Residual Stress in Polycrystalline Alumina: Comparison of Two-Dimensional Maps and Integrated Scans in Fluorescence-Based Measurements
Chris A. Michaels, Robert F. Cook
The spatially heterogeneous residual stress fields in a series of three polycrystalline alumina materials are compared using two fluorescence-based measurement techniques. In the first technique, 18 hyperspectral arrays of the Cr-based R1 and R2 ruby fluorescence line shifts are formed into two-dimensional maps of stress components, and experimental stress distributions are calculated using both spectral lines jointly. In the second technique, the data are formed into integrated scans reflecting the average spectra within the maps and assumed Gaussian stress distributions are calculated, using the spectral lines singly. Comparison of the distribution parameters shows that the single-peak-based integrated scan technique significantly overestimates the variation of the mean crystallographic stresses relative to the two-peak-based two-dimensional map technique.
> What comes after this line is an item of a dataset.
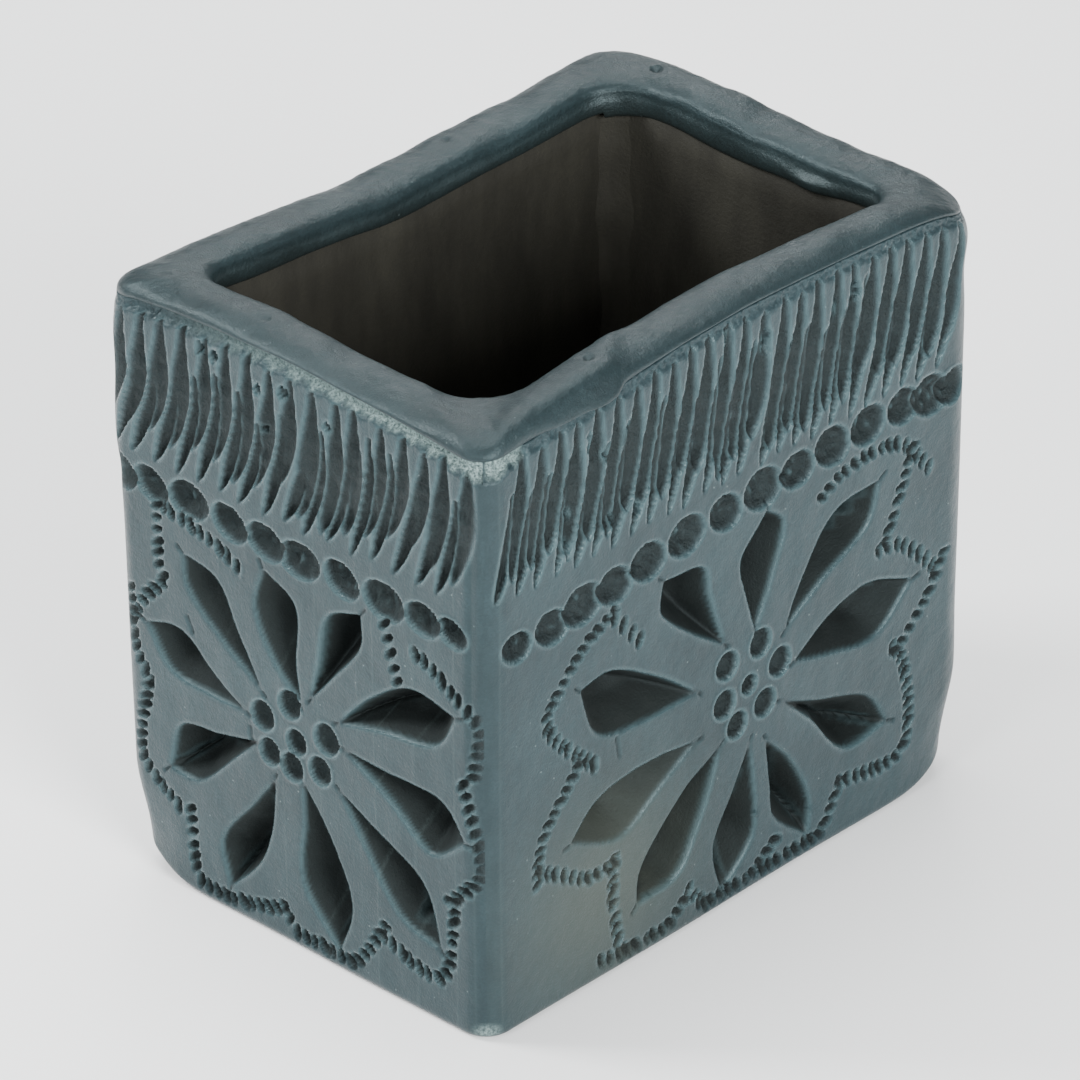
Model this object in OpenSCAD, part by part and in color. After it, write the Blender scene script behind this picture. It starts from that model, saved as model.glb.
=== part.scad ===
// Slab-built black clay desk pot: four carved walls on a floor slab, a folded rim and seam coils.
// Frame: +X along the long faces, +Y to the back, +Z up, origin at the middle of the underside.

/* [Body] */
// Outside length of the long walls, mm
body_w = 100; // [92:1:110]
// Outside length of the short walls, mm
body_d = 72.6; // [70:0.2:80]
// Height from the underside to the top of the rim, mm
body_h = 93.6; // [92:0.2:100]
// Thickness of each wall slab, mm
wall_t = 8.6; // [7:0.2:10]
// Thickness of the floor slab, mm
floor_t = 8; // [5:0.5:10]
// Rounding of the four upright corners, mm
corner_r = 6; // [5.8:0.2:7]

/* [Rim] */
// Height of the rim above the wall tops, mm
rim_h = 3; // [2.6:0.2:6]
// Width of the rim across its top, mm
rim_w = 9.6; // [9:0.2:12]
// Rounding along both top edges of the rim, mm
rim_round = 2.2; // [1:0.2:2.6]
// Rounding of the corners of the mouth, seen from above, mm
mouth_r = 7; // [3:0.5:10]

/* [Seam coils] */
// Hollow radius of the coils pressed into the upright inside corners, mm
corner_coil_r = 7; // [5:0.5:9]
// Hollow radius of the coil pressed round the inside of the floor, mm
floor_coil_r = 4; // [2:0.5:4.5]

/* [Carving] */
// Depth of the flat first step of every petal, mm
pocket_depth = 3.4; // [1:0.2:5]
// Depth of the smaller second step of every petal, mm
heart_depth = 6.4; // [5.2:0.2:6.8]
// Size of the second step, as a share of the petal's outline
heart_share = 0.5; // [0.3:0.05:0.8]
// Depth of the pressed dimples, mm
dimple_depth = 1.3; // [0.6:0.1:2]
// Ball radius of the tool that pressed the dimples, mm
dimple_ball = 4; // [3:0.2:5]
// Depth of the fringe strokes, mm
stroke_depth = 1.1; // [0.4:0.1:2]
// Width of a fringe stroke, mm
stroke_w = 2.6; // [1.6:0.1:3]
// Height where the fringe strokes end, mm
stroke_low = 68; // [67:0.5:74]

/* [Hidden] */
$fn = 64;
wall_h = body_h - rim_h;
in_w = body_w - 2 * wall_t;
in_d = body_d - 2 * wall_t;
mouth_w = body_w - 2 * rim_w;
mouth_d = body_d - 2 * rim_w;

// Petals: inner end, two points up one side, outer tip, two points back down the other side.
long_petals = [
  [[-3.9, 42.7], [-10.5, 47.2], [-16.3, 52.7], [-16, 57.8], [-8, 56.6], [-6.5, 51]],
  [[2.3, 42.3], [0.3, 49], [-0.5, 54.5], [4.8, 60.2], [8.2, 56.8], [5.7, 49.5]],
  [[8.3, 39.6], [12.2, 47.2], [18.5, 54.2], [28, 55.3], [25.2, 48.8], [15.8, 44.3]],
  [[10.2, 33.7], [17.5, 38], [25.8, 39.7], [35.4, 36.4], [27.5, 30.3], [18.5, 31.5]],
  [[7.5, 28.7], [16, 25.2], [26.2, 21.4], [30.7, 15.2], [21.5, 14.6], [14.2, 22.7]],
  [[4.7, 23.9], [5.8, 16], [7, 10], [14, 4.5], [14.4, 10], [10.2, 18]],
  [[1.4, 24.9], [-2.4, 17.8], [-6.1, 11], [-4.3, 3.7], [2.4, 9.8], [2.3, 18.5]],
  [[-4.6, 27], [-12.5, 22.7], [-20.6, 14.8], [-21.8, 9.3], [-13.4, 10.4], [-8.3, 17.7]],
  [[-9.3, 29.8], [-19, 30.7], [-29, 29.4], [-34.8, 24.5], [-25, 21.2], [-16.7, 25.6]],
  [[-9.2, 37.4], [-16.5, 43], [-26, 48.3], [-32.2, 48.2], [-29, 39.3], [-19, 37.4]],
];
short_petals = [
  [[-6.1, 38.3], [-14.3, 43.9], [-20.3, 49.2], [-21.1, 54.6], [-14.2, 53], [-10.4, 46]],
  [[1.4, 39.3], [-3.8, 44.3], [-7.1, 51.5], [-5.3, 58.4], [0.9, 54.5], [0.6, 45.5]],
  [[3.3, 41], [4.9, 47.5], [6.8, 55.4], [13.3, 58.4], [13, 52.8], [7.6, 46]],
  [[8.5, 39.3], [14.5, 45.6], [22.5, 50.5], [31.2, 49.3], [27.2, 43.4], [17, 41.4]],
  [[9.5, 35.6], [17.5, 35.4], [28, 35.2], [32.8, 30], [26, 25.9], [18.5, 30.9]],
  [[8.3, 28.5], [15.5, 25.2], [24.6, 20.4], [27.8, 11], [19.6, 13.4], [13, 21.8]],
  [[0.9, 27], [0.9, 20], [0.6, 10.4], [7.7, 3.1], [10.3, 11], [6.3, 20]],
  [[-4.4, 25.2], [-9.3, 18.9], [-15.6, 11], [-14.3, 4.2], [-8, 10.2], [-5.2, 17.7]],
  [[-6.9, 30], [-15, 28], [-23, 26.3], [-25.7, 18.4], [-19.4, 18.6], [-11.8, 25.6]],
  [[-9.5, 33.8], [-15.3, 37], [-21.8, 42], [-29.3, 40.6], [-24.5, 34.6], [-16, 33.7]],
];
long_ring = [[1, 34.3], [-3.5, 39.2], [3.2, 40], [7.2, 35.3], [4.2, 30], [-1.5, 28.9], [-4, 33.2]];
short_ring = [[0.3, 32.9], [-6.2, 34.6], [-0.8, 38.5], [6.3, 35.8], [4.8, 30.2], [-0.8, 28.5], [-5.1, 29.2]];

// A rectangle with round corners, middle at the origin.
module round_rect(w, d, r) {
  square([w - 2 * r, d], center = true);
  square([w, d - 2 * r], center = true);
  for (sx = [-1, 1], sy = [-1, 1])
    translate([sx * (w / 2 - r), sy * (d / 2 - r)]) circle(r);
}

// Children drawn on an outside face: x along it, y up, z outwards.
module on_face(turn, reach) {
  rotate([0, 0, turn]) translate([0, -reach, 0]) rotate([90, 0, 0]) children();
}

// One petal: a flat step, then a smaller and deeper one that stays short of the inside.
module petal_cut(p) {
  mid = (p[0] + p[1] + p[2] + p[3] + p[4] + p[5]) / 6;
  translate([0, 0, -pocket_depth]) linear_extrude(pocket_depth + 1) polygon(p);
  translate([0, 0, -heart_depth])
    linear_extrude(heart_depth) polygon([for (q = p) mid + heart_share * (q - mid)]);
}

// One pressed dimple of the given share of the full size.
module dimple_cut(x, y, share) {
  translate([x, y, share * (dimple_ball - dimple_depth)]) sphere(share * dimple_ball);
}

// One fringe stroke: a slim four-sided cut whose foot leans to the left.
module stroke_cut(x) {
  translate([x, 0, -stroke_depth]) linear_extrude(stroke_depth + 1)
    polygon([[-1.6, stroke_low], [stroke_w / 2 - 0.3, stroke_low + 7], [0.6, wall_h - 1.4],
             [-stroke_w / 2, stroke_low + 9]]);
}

// The whole decoration of one face.
module carving(petals, ring, strokes, pitch, dimples, gap, dimple_z) {
  for (p = petals) petal_cut(p);
  for (c = ring) dimple_cut(c[0], c[1], 0.68);
  for (i = [0 : strokes - 1]) stroke_cut((i - (strokes - 1) / 2) * pitch);
  for (i = [0 : dimples - 1]) dimple_cut((i - (dimples - 1) / 2) * gap, dimple_z, 1);
}

// The plain slab on the -Y side, mitred at both ends, for a box w long and d deep.
module slab(w, d) {
  linear_extrude(wall_h) intersection() {
    round_rect(w, d, corner_r);
    polygon([[-w / 2, -d / 2], [w / 2, -d / 2], [w / 2 - wall_t, -d / 2 + wall_t],
             [-w / 2 + wall_t, -d / 2 + wall_t]]);
  }
}

module long_wall(turn) {
  difference() {
    rotate([0, 0, turn]) slab(body_w, body_d);
    on_face(turn, body_d / 2) carving(long_petals, long_ring, 24, 3.7, 13, 6.8, 63);
  }
}

module short_wall(turn) {
  difference() {
    rotate([0, 0, turn]) slab(body_d, body_w);
    on_face(turn, body_w / 2) carving(short_petals, short_ring, 14, 4.4, 9, 7.2, 63);
  }
}

module front_wall() {
  color([0.14, 0.17, 0.18]) long_wall(0);
}

module back_wall() {
  color([0.14, 0.17, 0.18]) long_wall(180);
}

module left_wall() {
  color([0.13, 0.16, 0.17]) short_wall(-90);
}

module right_wall() {
  color([0.13, 0.16, 0.17]) short_wall(90);
}

// The slab that closes the bottom, set in between the walls.
module floor_slab() {
  color([0.09, 0.09, 0.08])
    translate([-in_w / 2, -in_d / 2, 0]) cube([in_w, in_d, floor_t]);
}

// A round bar bent into a rectangular loop, along the middle of which w, d and r are measured.
module bar_loop(w, d, r, bar) {
  for (turn = [0, 180])
    rotate([0, 0, turn]) translate([w / 2, d / 2 - r, 0]) rotate([90, 0, 0]) cylinder(r = bar, h = d - 2 * r);
  for (turn = [90, 270])
    rotate([0, 0, turn]) translate([d / 2, w / 2 - r, 0]) rotate([90, 0, 0]) cylinder(r = bar, h = w - 2 * r);
  for (k = [0 : 3])
    translate([(k == 0 || k == 3 ? 1 : -1) * (w / 2 - r), (k < 2 ? 1 : -1) * (d / 2 - r), 0])
      rotate([0, 0, 90 * k]) rotate_extrude(angle = 90) translate([r, 0]) circle(bar);
}

// A flat ring between the outside of the pot and its mouth, drawn in by the given margin.
module ring(margin, h) {
  linear_extrude(h) difference() {
    round_rect(body_w - 2 * margin, body_d - 2 * margin, corner_r - margin);
    round_rect(mouth_w + 2 * margin, mouth_d + 2 * margin, mouth_r + margin);
  }
}

module rim() {
  m = rim_round;
  color([0.16, 0.19, 0.20]) translate([0, 0, wall_h]) {
    ring(0, rim_h - m);
    ring(m, rim_h);
    intersection() {
      translate([0, 0, rim_h - m]) {
        bar_loop(body_w - 2 * m, body_d - 2 * m, corner_r - m, m);
        bar_loop(mouth_w + 2 * m, mouth_d + 2 * m, mouth_r + m, m);
      }
      translate([-body_w, -body_d, 0]) cube([2 * body_w, 2 * body_d, rim_h]);
    }
  }
}

// A clay coil smeared into an upright inside corner: a hollow quarter round.
module corner_coil(sx, sy) {
  r = corner_coil_r;
  color([0.08, 0.08, 0.07])
    translate([sx * (in_w / 2 - r), sy * (in_d / 2 - r), floor_t])
      scale([sx, sy, 1]) linear_extrude(wall_h - floor_t) difference() {
        square([r, r]);
        circle(r);
      }
}

module coil_front_left() {
  corner_coil(-1, -1);
}

module coil_front_right() {
  corner_coil(1, -1);
}

module coil_back_left() {
  corner_coil(-1, 1);
}

module coil_back_right() {
  corner_coil(1, 1);
}

// Section of the floor coil, its corner at the origin, hollow towards -x and +y.
module coil_section() {
  difference() {
    translate([-floor_coil_r, 0]) square(floor_coil_r);
    translate([-floor_coil_r, floor_coil_r]) circle(floor_coil_r);
  }
}

module coil_bar(length, reach) {
  translate([reach, length / 2, 0]) rotate([90, 0, 0]) linear_extrude(length) coil_section();
}

module floor_coil() {
  r = corner_coil_r;
  color([0.08, 0.08, 0.07]) translate([0, 0, floor_t]) {
    for (turn = [0, 180]) rotate([0, 0, turn]) coil_bar(in_d - 2 * r, in_w / 2);
    for (turn = [90, 270]) rotate([0, 0, turn]) coil_bar(in_w - 2 * r, in_d / 2);
    for (k = [0 : 3])
      translate([(k == 0 || k == 3 ? 1 : -1) * (in_w / 2 - r),
                 (k < 2 ? 1 : -1) * (in_d / 2 - r), 0])
        rotate([0, 0, 90 * k]) rotate_extrude(angle = 90) translate([r, 0]) coil_section();
  }
}

front_wall();
back_wall();
left_wall();
right_wall();
floor_slab();
rim();
floor_coil();
coil_front_left();
coil_front_right();
coil_back_left();
coil_back_right();
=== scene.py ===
# Carved black clay desk pot: four slab walls, a floor slab, a rim and the coils in its seams.
# Everything is worked out in millimetres in the part's own frame and put into the mesh in metres.
import math
import bpy
import numpy as np
from mathutils import Matrix, Vector


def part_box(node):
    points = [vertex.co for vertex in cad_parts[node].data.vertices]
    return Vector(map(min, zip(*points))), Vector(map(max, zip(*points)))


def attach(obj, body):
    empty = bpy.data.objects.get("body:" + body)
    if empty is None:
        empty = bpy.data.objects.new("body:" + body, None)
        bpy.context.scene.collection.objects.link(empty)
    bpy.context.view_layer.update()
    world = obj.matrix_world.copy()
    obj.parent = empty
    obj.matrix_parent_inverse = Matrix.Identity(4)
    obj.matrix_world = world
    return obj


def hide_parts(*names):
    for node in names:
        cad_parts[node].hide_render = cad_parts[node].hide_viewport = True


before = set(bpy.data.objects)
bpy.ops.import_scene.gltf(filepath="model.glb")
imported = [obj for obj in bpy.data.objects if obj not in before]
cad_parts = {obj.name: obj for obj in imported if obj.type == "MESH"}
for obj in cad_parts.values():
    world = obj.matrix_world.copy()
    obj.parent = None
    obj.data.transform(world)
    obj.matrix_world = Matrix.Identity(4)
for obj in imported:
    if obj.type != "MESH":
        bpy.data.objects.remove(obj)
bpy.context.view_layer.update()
print("frame loaded")

mm = 1000.0
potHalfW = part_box("right_wall")[1][0] * mm       # half the long side
potHalfD = -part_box("front_wall")[0][1] * mm      # half the short side
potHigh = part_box("rim")[1][2] * mm
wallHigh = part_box("front_wall")[1][2] * mm
wallThick = (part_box("front_wall")[1][1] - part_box("front_wall")[0][1]) * mm
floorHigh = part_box("floor_slab")[1][2] * mm
random = np.random.default_rng(11)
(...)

In addition, the integrated scan technique suggests standard deviations for the crystallographic stress distributions that are significantly greater than those determined from two-dimensional map observations. Although, when a sufficient area of the microstructure is examined, the averaged results of the two techniques agree, the two-dimensional map method is preferred as it makes full use of the two- peak spectra and provides explicit stress distribution determinations. For the approximately 15 m grain size materials examined here the c-axis stress distributions determined from the mapping technique were characterized by means ± standard deviations of approximately (190 ± 40) MPa.